▶ _Problem to solve_
Start at the line containing "Write part 3", stop at the line containing "return np.cos(angle), np.sin(angle)", and set down every line in that stretch exactly as written, and nothing else.
++++++++
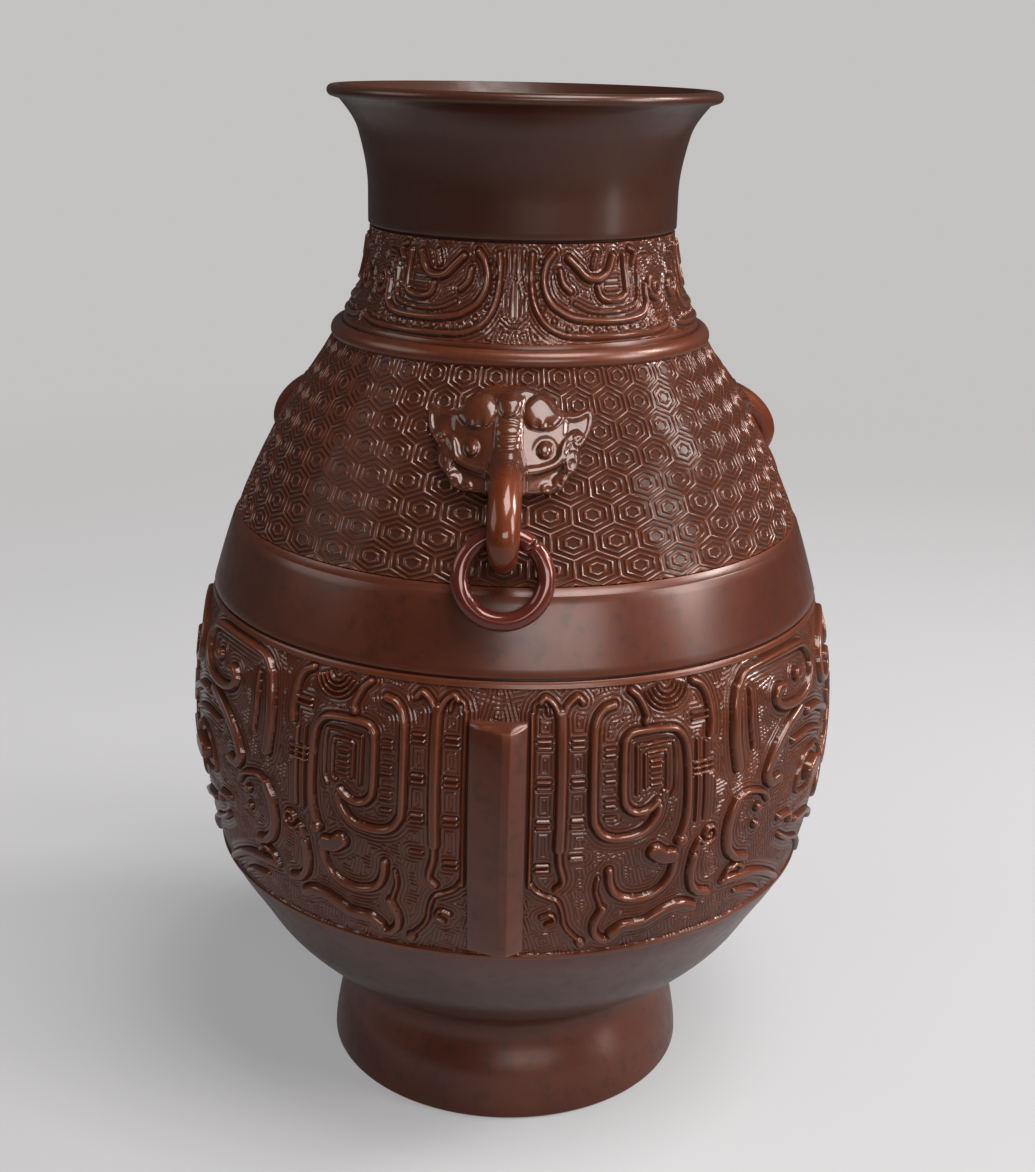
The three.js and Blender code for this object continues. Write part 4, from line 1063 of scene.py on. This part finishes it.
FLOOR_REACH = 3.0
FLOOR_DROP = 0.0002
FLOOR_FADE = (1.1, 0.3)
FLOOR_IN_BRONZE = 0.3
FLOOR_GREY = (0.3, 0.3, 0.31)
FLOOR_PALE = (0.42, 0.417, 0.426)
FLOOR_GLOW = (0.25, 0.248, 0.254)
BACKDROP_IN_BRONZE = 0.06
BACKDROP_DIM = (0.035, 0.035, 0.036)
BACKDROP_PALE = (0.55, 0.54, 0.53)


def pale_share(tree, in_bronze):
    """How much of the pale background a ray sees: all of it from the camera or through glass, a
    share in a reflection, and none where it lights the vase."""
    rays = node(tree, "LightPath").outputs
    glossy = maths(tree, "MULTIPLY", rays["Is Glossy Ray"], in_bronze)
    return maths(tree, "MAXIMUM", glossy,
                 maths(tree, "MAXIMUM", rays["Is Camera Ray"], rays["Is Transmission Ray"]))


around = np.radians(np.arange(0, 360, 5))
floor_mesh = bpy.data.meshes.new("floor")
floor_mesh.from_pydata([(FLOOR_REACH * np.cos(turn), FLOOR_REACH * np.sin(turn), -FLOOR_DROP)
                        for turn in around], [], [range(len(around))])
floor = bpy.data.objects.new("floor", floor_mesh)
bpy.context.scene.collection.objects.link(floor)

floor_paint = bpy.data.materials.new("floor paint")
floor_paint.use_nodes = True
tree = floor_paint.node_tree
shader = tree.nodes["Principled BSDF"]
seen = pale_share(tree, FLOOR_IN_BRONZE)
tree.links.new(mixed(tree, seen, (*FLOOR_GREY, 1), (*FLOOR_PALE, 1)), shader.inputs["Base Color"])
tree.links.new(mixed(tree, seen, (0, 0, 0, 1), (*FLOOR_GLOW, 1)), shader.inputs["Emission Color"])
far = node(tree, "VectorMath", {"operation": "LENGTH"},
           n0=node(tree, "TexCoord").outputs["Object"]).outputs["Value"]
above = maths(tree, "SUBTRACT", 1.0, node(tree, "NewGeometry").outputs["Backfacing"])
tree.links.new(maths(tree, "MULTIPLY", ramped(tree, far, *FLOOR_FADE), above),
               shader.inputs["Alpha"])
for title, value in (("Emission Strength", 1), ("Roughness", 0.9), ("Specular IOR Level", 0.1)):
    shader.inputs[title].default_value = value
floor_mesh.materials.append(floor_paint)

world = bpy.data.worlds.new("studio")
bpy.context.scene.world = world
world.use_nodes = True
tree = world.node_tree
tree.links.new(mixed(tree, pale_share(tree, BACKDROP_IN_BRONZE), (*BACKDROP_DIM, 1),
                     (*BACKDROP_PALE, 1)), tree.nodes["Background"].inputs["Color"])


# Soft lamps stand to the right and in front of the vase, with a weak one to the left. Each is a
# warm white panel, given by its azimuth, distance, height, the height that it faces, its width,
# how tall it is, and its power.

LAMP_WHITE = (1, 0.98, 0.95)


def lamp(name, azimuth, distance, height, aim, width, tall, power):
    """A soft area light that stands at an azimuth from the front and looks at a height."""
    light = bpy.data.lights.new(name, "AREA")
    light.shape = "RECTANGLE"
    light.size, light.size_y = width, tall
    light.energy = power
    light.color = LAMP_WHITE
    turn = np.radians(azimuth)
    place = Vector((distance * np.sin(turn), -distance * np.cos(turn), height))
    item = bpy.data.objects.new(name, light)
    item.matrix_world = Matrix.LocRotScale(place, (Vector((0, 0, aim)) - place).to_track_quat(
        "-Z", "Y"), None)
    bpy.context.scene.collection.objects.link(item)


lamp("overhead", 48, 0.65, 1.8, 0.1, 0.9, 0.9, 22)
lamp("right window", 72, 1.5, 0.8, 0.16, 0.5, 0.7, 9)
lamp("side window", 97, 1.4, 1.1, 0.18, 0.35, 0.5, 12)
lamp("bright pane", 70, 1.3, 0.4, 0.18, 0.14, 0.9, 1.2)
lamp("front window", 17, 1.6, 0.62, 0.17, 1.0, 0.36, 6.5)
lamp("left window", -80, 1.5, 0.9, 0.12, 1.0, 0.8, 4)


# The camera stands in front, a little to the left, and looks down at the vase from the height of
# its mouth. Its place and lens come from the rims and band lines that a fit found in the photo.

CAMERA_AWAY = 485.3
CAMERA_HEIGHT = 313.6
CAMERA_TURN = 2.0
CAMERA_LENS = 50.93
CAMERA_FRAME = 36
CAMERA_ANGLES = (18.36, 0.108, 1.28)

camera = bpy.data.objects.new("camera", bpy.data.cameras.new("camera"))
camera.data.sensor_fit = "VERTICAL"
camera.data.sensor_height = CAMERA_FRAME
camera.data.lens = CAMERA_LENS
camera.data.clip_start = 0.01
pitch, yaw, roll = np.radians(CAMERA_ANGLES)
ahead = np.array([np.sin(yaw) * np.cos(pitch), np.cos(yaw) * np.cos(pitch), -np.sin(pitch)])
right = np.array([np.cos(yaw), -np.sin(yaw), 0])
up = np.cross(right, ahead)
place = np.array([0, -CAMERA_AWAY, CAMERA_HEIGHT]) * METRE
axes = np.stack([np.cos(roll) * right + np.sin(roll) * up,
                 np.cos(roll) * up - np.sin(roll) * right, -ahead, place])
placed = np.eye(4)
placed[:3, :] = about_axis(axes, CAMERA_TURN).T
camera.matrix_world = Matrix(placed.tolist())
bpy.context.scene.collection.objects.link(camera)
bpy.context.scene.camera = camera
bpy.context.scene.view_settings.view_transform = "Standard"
++++++++
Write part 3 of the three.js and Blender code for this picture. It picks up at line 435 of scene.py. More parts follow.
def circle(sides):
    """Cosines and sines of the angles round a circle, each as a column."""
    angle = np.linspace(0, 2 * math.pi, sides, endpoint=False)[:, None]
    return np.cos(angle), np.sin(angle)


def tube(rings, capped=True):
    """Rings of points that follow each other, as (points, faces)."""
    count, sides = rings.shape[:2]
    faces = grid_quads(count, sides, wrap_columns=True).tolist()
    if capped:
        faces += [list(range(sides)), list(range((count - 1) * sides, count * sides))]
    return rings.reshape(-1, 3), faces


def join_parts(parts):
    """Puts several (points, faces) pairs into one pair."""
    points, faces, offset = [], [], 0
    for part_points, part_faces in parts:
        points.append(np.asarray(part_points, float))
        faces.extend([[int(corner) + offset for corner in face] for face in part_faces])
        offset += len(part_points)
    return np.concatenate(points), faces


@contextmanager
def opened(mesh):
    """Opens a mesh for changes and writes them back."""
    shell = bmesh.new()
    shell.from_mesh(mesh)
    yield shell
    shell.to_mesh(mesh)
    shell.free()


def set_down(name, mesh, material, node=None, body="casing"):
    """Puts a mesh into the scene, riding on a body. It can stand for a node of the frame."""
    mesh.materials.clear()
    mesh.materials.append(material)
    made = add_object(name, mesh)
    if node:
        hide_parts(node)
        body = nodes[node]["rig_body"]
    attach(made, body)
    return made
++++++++
▶ _Answer for this exercise_
Write part 3 of the three.js and Blender code for this picture. It picks up at line 435 of scene.py. More parts follow.
def circle(sides):
    """Cosines and sines of the angles round a circle, each as a column."""
    angle = np.linspace(0, 2 * math.pi, sides, endpoint=False)[:, None]
    return np.cos(angle), np.sin(angle)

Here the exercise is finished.